"I had the bone-handle carving knife in my hand. Not for her—I don't know, just in case of something. When she run at me, I turned. She run straight up on that knife, sir. I swear I never meant to do it." (6.27)
Gracie tells Ben that she did actually kill her boss. Oops. This is a big moment for Ben, who worries about racial bias in the court system, only to find that his client lied to him. He feels betrayed when he learns she actually did the murder in the first place.
Part 3, Chapter 44
I know that my decision may strike you as a terrible mistake on my part. Yet I believe it is the only correct solution to our dilemma. We must be honest with each other and ourselves. I think it best if you do not come home at this time. I will be in touch with you by post or wire, as I begin the steps necessary to bring about a most painful but inevitable result. (44.16)
What could be more of a betrayal than when Ben's own wife ditches him? The letter from Meg wounds Ben deeply, not because he isn't anticipating it (because let's face it, he is), but because he doesn't want this news from his wife. He expects Meg to be by his side forever.
But inside, I felt another, more disturbing pain. I had been beaten and left for dead. I had disappeared from the world, and hardly anyone had come looking for me. I mattered to virtually no one. Meg. Elizabeth. My father. My daughters. Jacob, my childhood best friend. The entire town of Eudora. I had mostly been forgotten. (71.4)
Poor Ben. After his lynching, Ben is physically hurt of course, but his emotional wounds can't be stitched up. He feels that no one cares about him anymore, plus he feels betrayed by his friends and family in Eudora. They aren't there for him in the way that he wants them to be.
"Maybe you'll see that we ain't all monsters," he said. "We're just family men. We got to look out for our women and protect what's rightfully ours." (77.15)
Jacob claims this about the KKK. He believes there's nothing wrong with being a klansman because everyone in Eudora is. With that, Ben realizes just how different the two of them have become: Jacob is contributing to violence against Black people, while Ben is working hard to fight it.
If Jacob hadn't been a friend my whole life, I would have punched him right then. "Listen to yourself, Jacob. You just killed a man. Do you hear me? You killed him." (80.11)
After the hanging, Ben tries to reason with Jacob, but it does no good. Check out what he says about Jacob being his friend his whole life—it's the only thing that stops Ben from sucker punching his buddy right in the face. Even though Jacob deceived him, Ben still thinks of him as a friend and treats him that way, too.
"Elizabeth," I said. "You already are a help to me. Just knowing that I have your support and trust means everything to me." (111.11)
When she offers to help, Elizabeth seems sincere…or at least that's how she seems to Ben. We can't help but wonder whether his judgment is clouded by the fact that he was once in love with her and still thinks about her romantically sometimes, though. It's only because Ben is overly trusting that Elizabeth gets away with her twisty plot.

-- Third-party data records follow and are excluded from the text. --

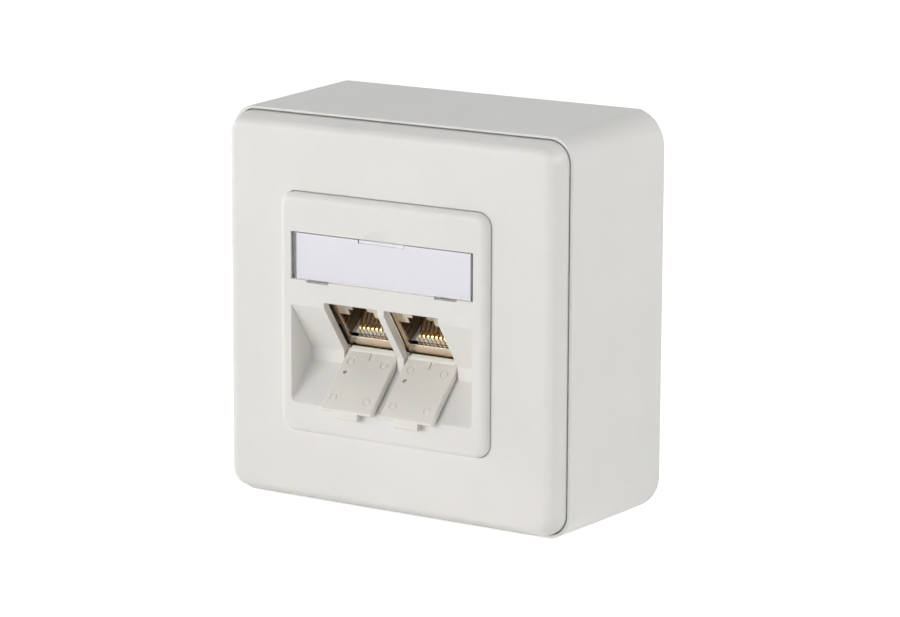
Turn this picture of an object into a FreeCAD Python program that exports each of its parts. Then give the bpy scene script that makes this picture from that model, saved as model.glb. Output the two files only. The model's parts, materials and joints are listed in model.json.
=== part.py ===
import FreeCAD, Part
import math
import os

# Surface mount box with two modular jacks behind hinged shutters.
# Millimetres. X runs to the right, Z up. The wall is the plane Y = 0 and the front faces -Y.
# "out" is a distance from the wall towards the viewer, so a point lies at Y = -out.
# The origin is the centre of the face that lies against the wall.

Vector = FreeCAD.Vector
past = 1.0                 # how far a cut runs past the surface it opens
embed = 0.1                # overlap where a rib or tooth joins its body

# Frame around the centre plate
frame_size = 80.0
frame_gap = 0.25
frame_proud = 4.8          # front face ahead of the rim
frame_side_height = 1.5    # straight side ahead of the rim, before the face rounds off
frame_inset = 1.5          # how far the sloping shoulder leans in
frame_edge_radius = 2.0
frame_wall = 2.0
frame_ledge_drop = 2.5     # from the frame's face down to the ledge that carries the plate
frame_ledge_thickness = 1.4
frame_ledge_width = 1.6
frame_collar_wall = 1.7
frame_rib = 1.2
frame_rib_inset = 0.9      # ribs start this far ahead of the ledge's underside

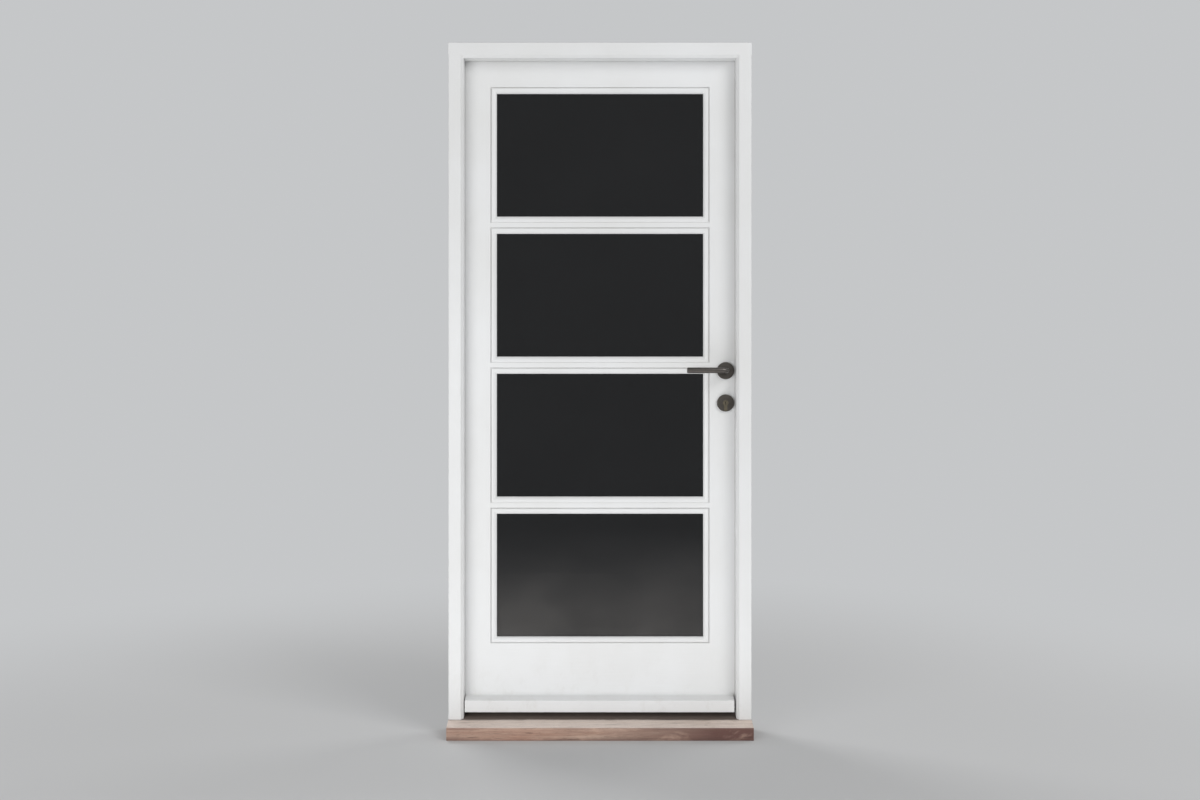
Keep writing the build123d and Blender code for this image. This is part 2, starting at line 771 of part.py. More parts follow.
outer_plug = cylinder_plug(cylinder_front, cam_y[0], cylinder_front)
inner_plug = cylinder_plug(cam_y[1] + running_gap, cylinder_back, cylinder_back)
cylinder_cam = rod_in_y(cylinder_radius, *cam_y, handle_x, cylinder_height) + block(
    (handle_x - cam_width / 2, handle_x + cam_width / 2),
    cam_y,
    (cylinder_height - cam_reach + running_gap, cylinder_height),
)

# The follower turns in the case's walls on a boss at each side.
# Its arm stands in front of the latch's lug.
follower_y = (cavity_y[0] + running_gap, cavity_y[1] - running_gap)
follower = (
    rod_in_y(follower_radius, *follower_y, handle_x, handle_height)
    + rod_in_y(follower_boss_radius, *case_y, handle_x, handle_height)
    + block(
        (handle_x - follower_arm_width / 2, handle_x + follower_arm_width / 2),
        follower_y,
        (handle_height, arm_top - follower_arm_width / 2),
    )
    + rod_in_y(follower_arm_width / 2, *follower_y, handle_x, arm_top - follower_arm_width / 2)
)
spindle_half = spindle_side / 2
spindle_front = leaf_front - rose_thickness - spindle_grip
spindle_back = leaf_back + rose_thickness + spindle_grip
spindle = block(
    (handle_x - spindle_half, handle_x + spindle_half),
    (spindle_front, spindle_back),
    (handle_height - spindle_half, handle_height + spindle_half),
)
spindle_room = block(
    (handle_x - spindle_half - running_fit, handle_x + spindle_half + running_fit),
    (spindle_front - running_fit, spindle_back + running_fit),
    (handle_height - spindle_half - running_fit, handle_height + spindle_half + running_fit),
)
follower = follower - spindle_room
lock_case = (
    case_outer
    - case_cavity
    - rod_in_y(follower_boss_radius + running_fit, *case_y, handle_x, handle_height)
    - profile_prism(cylinder_hole_play, *case_y)
)

# Countersunk screws hold the faceplate at its two ends.
faceplate_screws = [
    wood_screw(leaf_side, leaf_middle, z, -1, faceplate_thickness)
    for z in (faceplate_low + faceplate_screw_inset, faceplate_high - faceplate_screw_inset)
]
leaf_screws += faceplate_screws
lock_faceplate = plate_outer - latch_slot - deadbolt_slot - cylinder_screw
for screw in faceplate_screws:
    lock_faceplate = lock_faceplate - screw
    lock_stile = lock_stile - screw
lock_stile = (
    lock_stile
    - case_outer
    - plate_outer
    - rod_in_y(spindle_hole_radius, leaf_front, leaf_back, handle_x, handle_height)
    - profile_prism(cylinder_hole_play, leaf_front, leaf_back)
)

# The strike plate on the lock jamb is let in flush, over two pockets for the bolts.
strike_x = (rebate_side, rebate_side + strike_thickness)
strike_y = (leaf_middle - strike_front_margin, frame_depth)
strike_plate = block(strike_x, strike_y, (faceplate_low, faceplate_high))
strike_screws = [
    wood_screw(rebate_side, leaf_middle, z, 1, strike_thickness)
    for z in (faceplate_low + faceplate_screw_inset, faceplate_high - faceplate_screw_inset)
]
lock_jamb = lock_jamb - strike_plate
for low, high in ((latch_low, latch_high), (deadbolt_low, deadbolt_high)):
    pocket_x = (rebate_side, rebate_side + pocket_depth)
    pocket_y = (bolt_y[0] - pocket_play, bolt_y[1] + pocket_play)
    pocket = block(pocket_x, pocket_y, (low - pocket_play, high + pocket_play))
    strike_plate = strike_plate - pocket
    lock_jamb = lock_jamb - pocket
for screw in strike_screws:
    strike_plate = strike_plate - screw
    lock_jamb = lock_jamb - screw
frame_screws += strike_screws

# The roses and escutcheons are turned discs with an eased rim, alike on both faces of the leaf.
leaf_mirror = Plane((0, leaf_middle, 0), z_dir=(0, 1, 0))


def turned_disc(height):
    """A round plate on the outer face of the leaf."""
    disc = rod_in_y(rose_radius, leaf_front - rose_thickness, leaf_front, handle_x, height)
    rim = disc.edges().filter_by(GeomType.CIRCLE).sort_by(Axis.Y)[0]
    return chamfer(rim, rose_edge)


rose = turned_disc(handle_height) - rod_in_y(
    lever_radius + running_fit, leaf_front - rose_thickness, leaf_front, handle_x, handle_height
)
escutcheon = turned_disc(cylinder_height) - profile_prism(
    cylinder_hole_play, leaf_front - rose_thickness, leaf_front
)

# Each lever is one bent round bar: a neck out of the rose, a tight bend and a straight grip.
lever_y = leaf_front - lever_projection + lever_radius
neck_end = lever_y + lever_bend
grip_start = handle_x - lever_bend
neck = rod_in_y(lever_radius, neck_end, leaf_front, handle_x, handle_height)
bend_circle = Plane((handle_x, neck_end, handle_height), z_dir=(0, 1, 0)) * Circle(lever_radius)
bend = revolve(bend_circle, Axis((grip_start, neck_end, handle_height), (0, 0, 1)), -90)
grip = rod_in_x(lever_radius, handle_x - lever_length, grip_start, lever_y, handle_height)
grip = chamfer(grip.edges().filter_by(GeomType.CIRCLE).sort_by(Axis.X)[0], lever_end_ease)
lever = neck + bend + grip - spindle_room

# Holes through the jambs, between the stop and the hinges, take the fixings to the wall.
fixing_y = stop_back + fixing_setback + fixing_radius
fixing_low = sill_height + fixing_end_inset
fixing_high = stop_top - fixing_end_inset
for z in (fixing_low, fixing_low + fixing_pitch, fixing_high - fixing_pitch, fixing_high):
    hole = rod_in_x(fixing_radius, stop_side, frame_side, fixing_y, z)
    lock_jamb = lock_jamb - hole
    hinge_jamb = hinge_jamb - mirror(hole, about=Plane.YZ)

write("sill", sill_solid)
write("water_bar", water_bar)
write("frame_head", head_solid)
write("jamb_lock_side", lock_jamb)
write("jamb_hinge_side", hinge_jamb)
write("seal_lock_side", lock_seal)
write("seal_hinge_side", hinge_seal)
write("seal_head", head_seal)
write("strike_plate", strike_plate)
write("frame_screws", *frame_screws)
write("stile_lock_side", lock_stile)
write("stile_hinge_side", hinge_stile)
write("top_rail", top_rail)
write("bottom_rail", bottom_rail)
for number, bar in enumerate(bars, start=1):
    write(f"glazing_bar_{number}", bar)
write("weather_bar", weather_bar)
write("bottom_seal", bottom_seal)
write("leaf_screws", *leaf_screws)
write("lock_case", lock_case)
write("lock_faceplate", lock_faceplate)
write("latch_bolt", latch_bolt)
write("deadbolt", deadbolt)
write("follower", follower)
write("spindle", spindle)
write("lever_outside", lever)
write("lever_inside", mirror(lever, about=leaf_mirror))
write("rose_outside", rose)
write("rose_inside", mirror(rose, about=leaf_mirror))
write("escutcheon_outside", escutcheon)
write("escutcheon_inside", mirror(escutcheon, about=leaf_mirror))
write("cylinder_body", cylinder_body)
write("cylinder_screw", cylinder_screw)
write("outer_plug", outer_plug)
write("inner_plug", inner_plug)
write("cylinder_cam", cylinder_cam)
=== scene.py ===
import math
import bmesh
import bpy
from mathutils import Matrix, Vector


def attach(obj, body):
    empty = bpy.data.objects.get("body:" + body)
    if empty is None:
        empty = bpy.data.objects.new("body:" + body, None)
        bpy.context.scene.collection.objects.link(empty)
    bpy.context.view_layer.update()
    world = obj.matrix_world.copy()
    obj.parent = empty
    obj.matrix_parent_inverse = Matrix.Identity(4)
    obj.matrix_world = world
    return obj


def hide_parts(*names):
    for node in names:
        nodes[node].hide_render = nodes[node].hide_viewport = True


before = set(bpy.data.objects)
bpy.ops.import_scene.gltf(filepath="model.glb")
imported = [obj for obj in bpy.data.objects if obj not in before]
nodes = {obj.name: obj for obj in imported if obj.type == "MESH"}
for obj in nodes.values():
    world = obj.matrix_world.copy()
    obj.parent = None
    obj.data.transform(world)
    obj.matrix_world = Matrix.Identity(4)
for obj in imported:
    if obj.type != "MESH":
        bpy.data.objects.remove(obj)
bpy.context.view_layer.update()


# The door is seen square on, from about four metres in front of it and a metre above
# its foot, with a level camera that keeps its upright lines upright.
lens_length = 39.5
sensor_width = 36.0
camera_distance = 3.95
camera_height = 1.008

scene = bpy.context.scene
scene.view_settings.view_transform = "Standard"
camera_data = bpy.data.cameras.new("camera")
camera_data.sensor_width = sensor_width
camera_data.lens = lens_length
camera = bpy.data.objects.new("camera", camera_data)
camera.location = (0.0, -camera_distance, camera_height)
camera.rotation_euler = (math.radians(90), 0.0, 0.0)
scene.collection.objects.link(camera)
scene.camera = camera


# The studio is a pale matt floor that fades into a plain pale surround. A high and a lower
# soft lamp light each face of the door, and one on the floor gives the light off the ground.
backdrop_tone = (0.56, 0.57, 0.58, 1.0)
floor_tone = (0.62, 0.625, 0.63, 1.0)
plain_white = (1.0, 1.0, 1.0, 1.0)
ambient_level = 0.28
floor_half = 40.0
fade_start = 1.1
fade_end = 3.6
door_middle = Vector((0.0, 0.04, 1.0))
straight_up = Vector((0.0, 0.0, 1.0))


def put(tree, kind, sockets=(), **settings):
    """A shader node with its settings, and its sockets fed by a value or by another node."""
    node = tree.nodes.new("ShaderNode" + kind)
    for key, value in settings.items():
        setattr(node, key, value)
    for key, value in dict(sockets).items():
        if isinstance(value, bpy.types.NodeSocket):
            tree.links.new(value, node.inputs[key])
        else:
            node.inputs[key].default_value = value
    return node


def new_finish(name):
    """A material, its node tree and its one shader."""
    finish = bpy.data.materials.new(name)
    finish.use_nodes = True
    return finish, finish.node_tree, finish.node_tree.nodes["Principled BSDF"]


world = bpy.data.worlds.new("surround")
world.use_nodes = True
scene.world = world
air = world.node_tree
air.nodes.clear()
rays = put(air, "LightPath").outputs
seen = rays["Is Camera Ray"]
for kind in ("Is Glossy Ray", "Is Transmission Ray"):
    seen = put(air, "Math", {0: seen, 1: rays[kind]}, operation="MAXIMUM").outputs[0]
soft_light = put(air, "Background", {"Color": plain_white, "Strength": ambient_level})
pale_surround = put(air, "Background", {"Color": backdrop_tone, "Strength": 1.0})
chosen = put(air, "MixShader", {0: seen, 1: soft_light.outputs[0], 2: pale_surround.outputs[0]})
put(air, "OutputWorld", {"Surface": chosen.outputs[0]})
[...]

Sweet Jesus in heaven! Jonah and I had never discussed this with her. We had certainly never planned for her to say such a thing. But say it she had: "…and showed me their search warrant." With those words Moody changed the whole atmosphere of the courtroom and the direction of this entire murder trial. (114.1)
As Moody takes the stand, Ben and Jonah are sure they've been double-crossed. They feel betrayed by Moody because she out-right lies on the stand. But as they keep listening to Moody's plan, they realize she's actually helping them out.
The words stabbed me in the heart. I felt my throat closing and thought I might be sick. (117.11)
This is how Ben describes the feeling he gets when he finds out Elizabeth betrayed him. Of course he's bummed over the fact that he won't get to use the photos in the trial, but he's more annoyed over the fact that his part-time lover stabbed him in the back.
But I knew exactly what my father was up to. For the spectators and journalists, some of whom he had allowed into the courtroom to hear the closing arguments, Judge Corbett was showing himself to be a courageous man, boldly making a statement of racial tolerance. (123.11)
Ben sees right through his dad's schemes. It might seem like his dad wants equality, but really he's swindled Ben's quest for it from day one. Even though he and his dad aren't close to begin with, Ben feels a pang listening to his dad drum on about idealism when he thwarted it at every turn.
"How could you do this? The one man I thought I could trust!" (78.4)
Here Ben questions Jacob at the Ku Klux Klan meeting. His shock shows just how betrayed Ben feels by his friend—they used to have a lot in common, but clearly they've gone their separate ways.